Iowa Paves Path For Museums with Landmark Restitution of Benin Bronzes


The University of Iowa’s Stanley Museum of Art is the first North American museum to formally return the Benin Bronzes in its holdings directly to the current Oba, the ceremonial leader of the Edo people. Representatives from the institution met with Oba Ewuare II and officials of the Benin Royal Court earlier this month to officially restitute two artworks that have been in its collection since 1986 and 2001, respectively. 

The objects, a wooden altarpiece and a brass plaque, were originally plundered from the Benin Kingdom during the British siege of 1897. The milestone event was commemorated in a ceremony in Benin City (situated in present-day Nigeria) on July 15.

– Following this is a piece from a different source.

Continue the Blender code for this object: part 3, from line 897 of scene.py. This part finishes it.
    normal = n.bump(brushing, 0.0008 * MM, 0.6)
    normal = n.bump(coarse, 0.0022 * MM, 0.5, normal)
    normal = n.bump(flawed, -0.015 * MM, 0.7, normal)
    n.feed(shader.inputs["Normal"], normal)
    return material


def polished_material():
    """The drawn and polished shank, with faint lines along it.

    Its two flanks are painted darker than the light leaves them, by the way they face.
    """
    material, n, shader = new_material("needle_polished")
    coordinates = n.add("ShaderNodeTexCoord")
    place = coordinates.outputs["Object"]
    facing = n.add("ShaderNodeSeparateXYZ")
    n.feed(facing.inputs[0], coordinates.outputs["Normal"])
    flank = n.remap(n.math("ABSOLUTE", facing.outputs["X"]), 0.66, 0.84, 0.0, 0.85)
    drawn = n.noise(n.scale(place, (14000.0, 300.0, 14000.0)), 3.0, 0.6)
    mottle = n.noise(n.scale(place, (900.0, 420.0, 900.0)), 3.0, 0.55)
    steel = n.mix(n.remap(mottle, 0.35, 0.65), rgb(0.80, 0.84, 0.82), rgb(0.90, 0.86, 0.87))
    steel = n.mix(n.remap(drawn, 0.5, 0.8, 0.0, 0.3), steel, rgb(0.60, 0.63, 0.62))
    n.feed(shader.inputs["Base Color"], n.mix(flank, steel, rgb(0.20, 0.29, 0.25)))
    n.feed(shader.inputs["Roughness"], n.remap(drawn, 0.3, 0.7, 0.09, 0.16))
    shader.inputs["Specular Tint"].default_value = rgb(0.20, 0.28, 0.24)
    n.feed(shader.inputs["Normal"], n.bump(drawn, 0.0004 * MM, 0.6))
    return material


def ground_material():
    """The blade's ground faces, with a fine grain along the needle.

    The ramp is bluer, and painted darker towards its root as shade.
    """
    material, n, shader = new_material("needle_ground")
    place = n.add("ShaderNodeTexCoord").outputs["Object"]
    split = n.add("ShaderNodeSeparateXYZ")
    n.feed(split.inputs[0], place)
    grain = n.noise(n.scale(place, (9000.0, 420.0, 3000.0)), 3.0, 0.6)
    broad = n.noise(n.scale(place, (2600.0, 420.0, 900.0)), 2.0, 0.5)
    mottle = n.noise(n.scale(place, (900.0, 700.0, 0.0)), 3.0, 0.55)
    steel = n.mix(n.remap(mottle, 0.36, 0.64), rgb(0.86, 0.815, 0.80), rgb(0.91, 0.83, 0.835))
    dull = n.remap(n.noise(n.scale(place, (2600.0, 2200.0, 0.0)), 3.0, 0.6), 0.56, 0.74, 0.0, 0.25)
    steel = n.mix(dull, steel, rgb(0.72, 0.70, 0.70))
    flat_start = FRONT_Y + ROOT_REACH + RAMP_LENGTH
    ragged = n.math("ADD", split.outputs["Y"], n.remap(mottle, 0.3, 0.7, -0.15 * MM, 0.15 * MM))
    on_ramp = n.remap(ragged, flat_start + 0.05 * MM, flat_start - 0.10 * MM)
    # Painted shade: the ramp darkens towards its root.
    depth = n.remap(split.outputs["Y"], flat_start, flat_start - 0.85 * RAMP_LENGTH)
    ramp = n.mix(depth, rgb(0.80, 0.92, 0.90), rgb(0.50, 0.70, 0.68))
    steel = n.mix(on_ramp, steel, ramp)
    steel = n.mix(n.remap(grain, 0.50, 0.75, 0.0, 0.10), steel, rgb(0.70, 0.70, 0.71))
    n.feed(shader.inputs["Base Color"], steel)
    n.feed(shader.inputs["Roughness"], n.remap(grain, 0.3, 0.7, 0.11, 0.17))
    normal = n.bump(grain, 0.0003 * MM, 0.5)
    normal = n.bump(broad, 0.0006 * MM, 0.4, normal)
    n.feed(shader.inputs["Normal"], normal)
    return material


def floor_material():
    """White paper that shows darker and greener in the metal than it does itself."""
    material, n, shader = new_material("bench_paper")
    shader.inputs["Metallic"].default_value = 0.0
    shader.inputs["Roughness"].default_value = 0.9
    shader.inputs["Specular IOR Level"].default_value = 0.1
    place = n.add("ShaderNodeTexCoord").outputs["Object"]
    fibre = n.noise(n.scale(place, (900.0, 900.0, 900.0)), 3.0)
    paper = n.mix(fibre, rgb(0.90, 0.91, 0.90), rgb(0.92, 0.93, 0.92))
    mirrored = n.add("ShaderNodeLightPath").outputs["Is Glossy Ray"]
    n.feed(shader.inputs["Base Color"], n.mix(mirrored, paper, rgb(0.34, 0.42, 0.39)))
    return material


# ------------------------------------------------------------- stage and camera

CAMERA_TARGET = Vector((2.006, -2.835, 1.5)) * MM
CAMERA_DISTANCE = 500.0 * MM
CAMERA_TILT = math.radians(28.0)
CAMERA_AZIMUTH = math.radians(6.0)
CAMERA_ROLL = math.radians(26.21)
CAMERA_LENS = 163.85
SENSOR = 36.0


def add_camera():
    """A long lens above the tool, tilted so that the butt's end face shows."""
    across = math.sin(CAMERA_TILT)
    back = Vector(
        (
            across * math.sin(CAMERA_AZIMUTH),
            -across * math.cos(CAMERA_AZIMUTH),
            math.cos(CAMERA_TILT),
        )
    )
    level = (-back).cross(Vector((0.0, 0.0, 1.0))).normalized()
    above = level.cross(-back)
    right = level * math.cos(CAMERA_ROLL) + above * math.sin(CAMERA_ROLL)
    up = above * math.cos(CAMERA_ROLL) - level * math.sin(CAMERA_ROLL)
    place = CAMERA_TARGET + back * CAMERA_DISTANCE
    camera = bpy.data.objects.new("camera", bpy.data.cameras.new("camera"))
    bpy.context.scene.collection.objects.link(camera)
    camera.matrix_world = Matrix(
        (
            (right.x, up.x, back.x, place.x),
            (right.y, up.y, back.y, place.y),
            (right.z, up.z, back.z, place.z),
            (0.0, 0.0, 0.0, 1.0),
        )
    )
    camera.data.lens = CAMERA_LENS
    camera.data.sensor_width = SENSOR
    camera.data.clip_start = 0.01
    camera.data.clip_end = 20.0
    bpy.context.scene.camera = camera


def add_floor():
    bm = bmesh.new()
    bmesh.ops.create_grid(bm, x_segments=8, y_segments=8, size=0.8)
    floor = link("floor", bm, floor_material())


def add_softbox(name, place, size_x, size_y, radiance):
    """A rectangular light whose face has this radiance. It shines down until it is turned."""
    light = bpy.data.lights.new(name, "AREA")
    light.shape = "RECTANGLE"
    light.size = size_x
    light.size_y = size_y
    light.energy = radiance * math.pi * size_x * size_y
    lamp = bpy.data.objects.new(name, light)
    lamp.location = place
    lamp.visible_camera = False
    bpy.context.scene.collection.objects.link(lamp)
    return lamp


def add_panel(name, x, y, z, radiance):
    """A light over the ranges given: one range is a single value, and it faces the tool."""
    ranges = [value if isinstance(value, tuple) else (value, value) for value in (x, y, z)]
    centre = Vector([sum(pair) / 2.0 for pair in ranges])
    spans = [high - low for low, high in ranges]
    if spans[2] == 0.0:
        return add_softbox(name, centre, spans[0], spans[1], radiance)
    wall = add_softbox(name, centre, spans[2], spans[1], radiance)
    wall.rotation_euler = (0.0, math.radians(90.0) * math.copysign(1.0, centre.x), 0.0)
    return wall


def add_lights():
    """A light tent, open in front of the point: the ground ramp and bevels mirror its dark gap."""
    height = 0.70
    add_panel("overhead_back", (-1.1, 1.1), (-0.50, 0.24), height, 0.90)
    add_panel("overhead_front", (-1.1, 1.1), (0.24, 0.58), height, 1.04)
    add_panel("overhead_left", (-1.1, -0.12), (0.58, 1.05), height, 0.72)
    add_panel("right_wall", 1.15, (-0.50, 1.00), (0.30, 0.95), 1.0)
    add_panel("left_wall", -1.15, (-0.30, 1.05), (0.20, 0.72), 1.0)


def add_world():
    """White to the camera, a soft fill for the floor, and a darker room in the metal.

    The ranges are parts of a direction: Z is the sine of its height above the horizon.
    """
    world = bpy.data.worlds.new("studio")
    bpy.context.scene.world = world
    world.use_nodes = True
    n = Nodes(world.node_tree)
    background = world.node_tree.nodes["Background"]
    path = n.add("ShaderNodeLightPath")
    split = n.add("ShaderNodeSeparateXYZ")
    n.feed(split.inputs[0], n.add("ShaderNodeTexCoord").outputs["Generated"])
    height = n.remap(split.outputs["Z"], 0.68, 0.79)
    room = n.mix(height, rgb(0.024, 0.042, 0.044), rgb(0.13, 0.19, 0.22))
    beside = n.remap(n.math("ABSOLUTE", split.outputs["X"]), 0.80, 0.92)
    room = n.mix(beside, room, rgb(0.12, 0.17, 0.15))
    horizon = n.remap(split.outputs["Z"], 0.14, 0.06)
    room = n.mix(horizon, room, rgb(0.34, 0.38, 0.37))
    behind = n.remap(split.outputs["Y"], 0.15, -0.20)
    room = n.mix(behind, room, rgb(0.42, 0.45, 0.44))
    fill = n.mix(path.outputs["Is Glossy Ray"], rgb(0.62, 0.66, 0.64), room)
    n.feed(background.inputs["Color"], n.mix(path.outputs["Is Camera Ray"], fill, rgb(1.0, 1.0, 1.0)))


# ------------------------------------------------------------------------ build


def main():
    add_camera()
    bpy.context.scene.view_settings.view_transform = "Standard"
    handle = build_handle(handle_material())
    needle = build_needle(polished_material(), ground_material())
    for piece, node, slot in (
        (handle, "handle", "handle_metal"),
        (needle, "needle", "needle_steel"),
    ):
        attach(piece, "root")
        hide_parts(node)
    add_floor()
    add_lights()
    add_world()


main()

In 2020, the Stanley Museum established a dedicated provenance research role to investigate its collection for looted objects. Subsequently, student researcher and museum staff member Mason Koelm identified the origins of the Benin Bronzes, and in 2022, the museum’s Collections Committee and Advisory Board voted to formally remove them from the institution’s holdings.

“The violence and loss associated with these objects can never be forgotten,” Curator of African art Cory Gundlach said in a press statement, emphasizing the institution’s commitment “to acknowledging this tragic chapter in history and using it as a catalyst for positive change.”

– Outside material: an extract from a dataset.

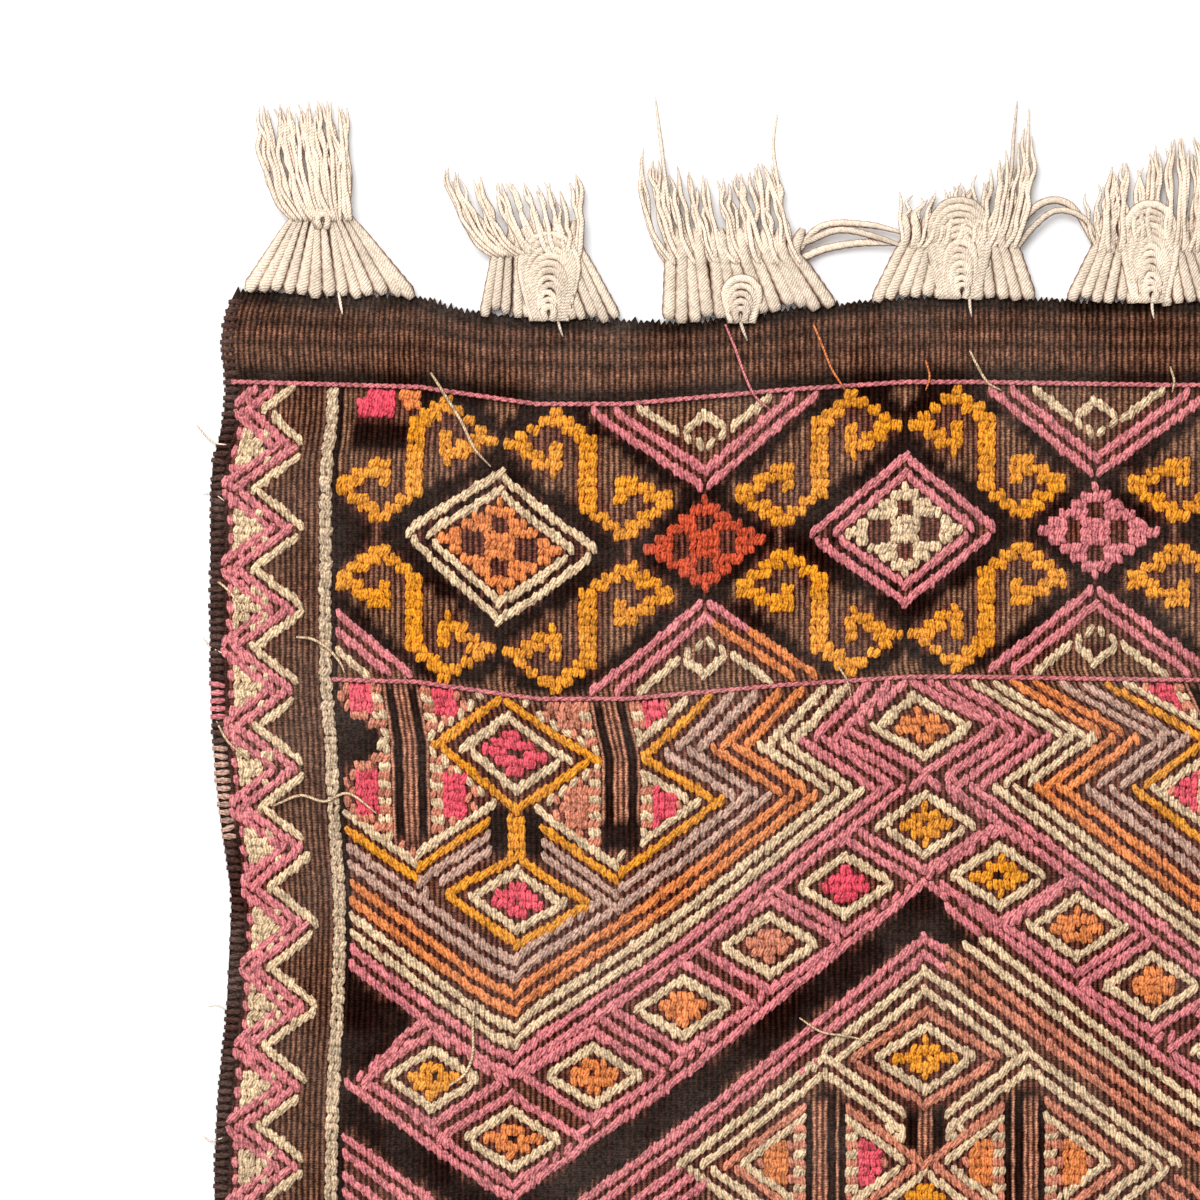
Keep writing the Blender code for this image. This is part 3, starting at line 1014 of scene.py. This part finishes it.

For decades, the Oba of Benin and Nigeria’s various governments have made numerous efforts to retrieve its lost cultural heritage with little success. Nearly 5,300 Benin bronzes are currently dispersed globally across the collections of 136 institutions; London’s British Museum notoriously holds the largest grouping with 944 objects, according to the Digital Benin online database, which also highlights other institutions including the Ethnological Museum of Berlin, Chicago’s Field Museum, and the University of Cambridge’s Museum of Archaeology and Anthropology.

Part of the recent lag in restitution efforts has stemmed from lack of clarity over the rightful owner of the Benin Bronzes. In March 2023, Nigeria’s outgoing president Muhammadu Buhari transferred ownership of the bronzes to the Oba. Previously, museums in Europe and the United States’s Metropolitan Museum of Art and Smithsonian Institution had been negotiating with the Nigerian government’s National Commission for Museums and Monuments to repatriate bronzes in their collections.

Stanley Museum Director Lauren Lessing told Hyperallergic that while US institutions and others around the world began repatriating the Benin objects to the Nigerian government, the Stanley Museum “chose a different route, and it proved to be the correct one.” She further credited Gundlach with the restitution decision, citing “his firm belief in December 2018 that the Oba’s claim to these objects would prevail.”

In terms of other restitution efforts, Lessing told Hyperallergic that provenance research and relationship building can be “slow and painstaking work” (especially with the museum’s small provenance research staff), but they are “committed to doing it transparently and establishing practices that other museums can follow.” 

“I am very pleased to be working on this project with the Stanley Museum of Art,” said Prince Aghatise Erediauwa of the Benin Royal Court in a statement, adding that he hopes it “opens the door to many more restitutions from American museums directly to the Royal Court of Benin.”